Elections in Turkey: Erdoğan’s Juggernaut Continues
Michael A. Reynolds
July 5, 2018
On June 24, citizens of Turkey voted in what was one of the most important elections in the nearly 95-year history of their republic. The election was unusually important for a number of reasons. It was important in part because voters cast ballots not in one contest but two: a presidential and a parliamentary contest. The fact that it was the first election under a substantially amended constitution that redefines the roles of president and parliament and assigns vastly expanded powers to the presidency was another.
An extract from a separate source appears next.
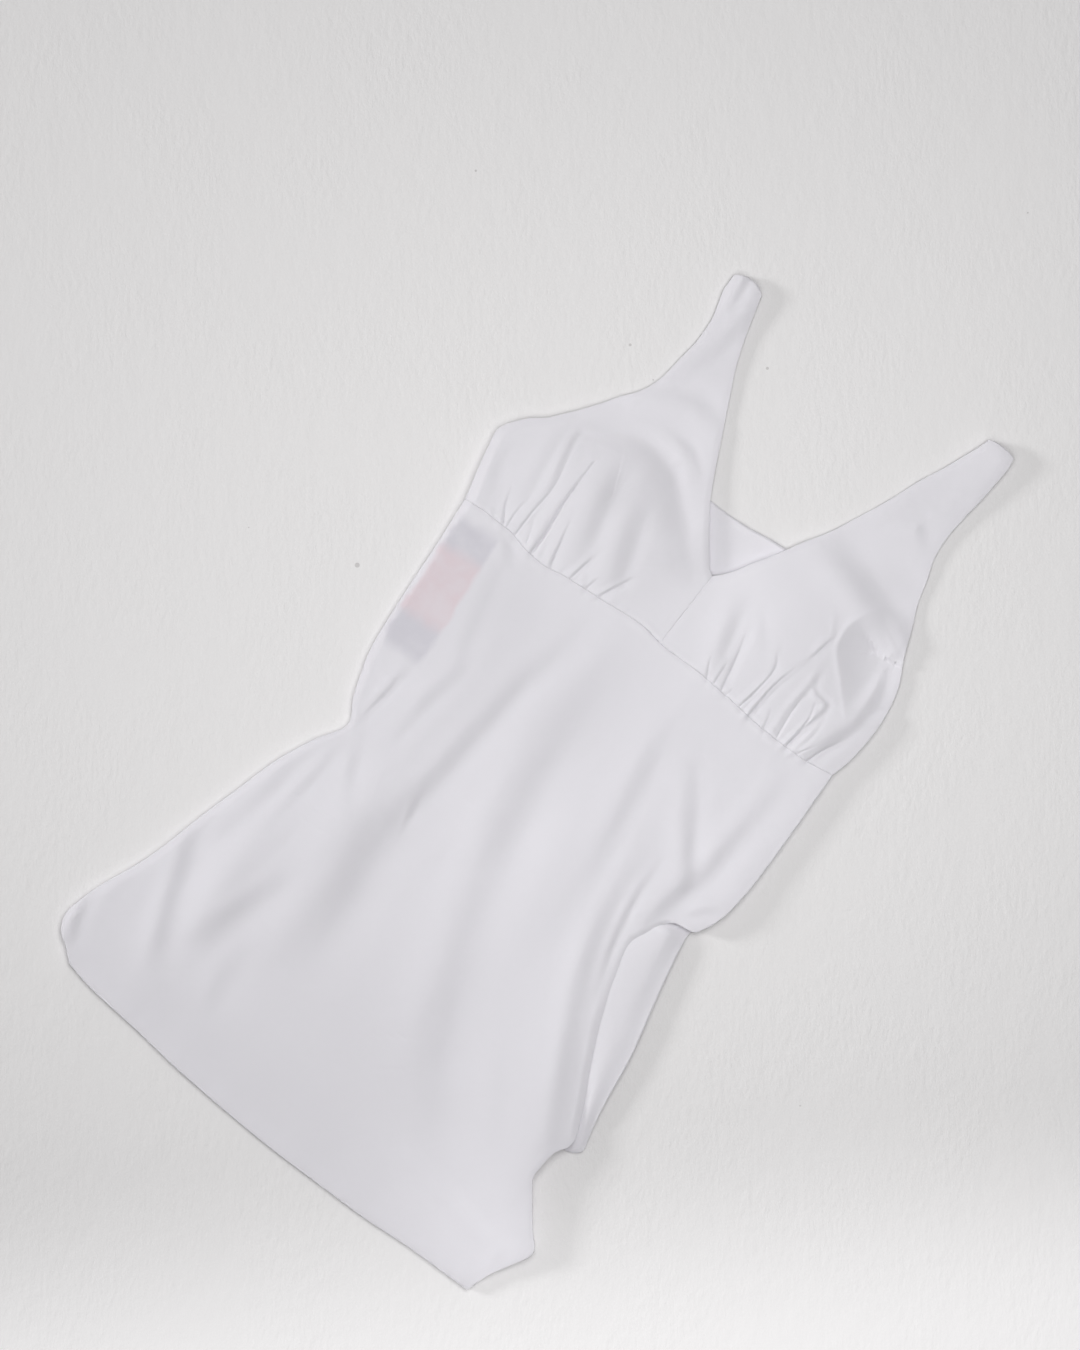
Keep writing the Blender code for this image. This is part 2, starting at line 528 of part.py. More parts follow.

A third reason is that the election was in effect a referendum on Turkey’s current president, Recep Tayyip Erdoğan, who has dominated Turkish politics for the past 16 years and who has had an impact on the republic second only to that of its founder, Mustafa Kemal Atatürk. The election unequivocally ended in a major victory for Erdoğan, and it positions him to pursue and perhaps fulfill his ambition to surpass in impact Atatürk, whom he regards not only as his competitor in the realm of historical influence but as an ideological opponent. Erdoğan’s ultimate ambition is to transform Turkey from the republic that Atatürk founded into the one that Erdoğan remade. Fulfilling this vision by the centenary in 2023 provides Erdoğan a tangible goal.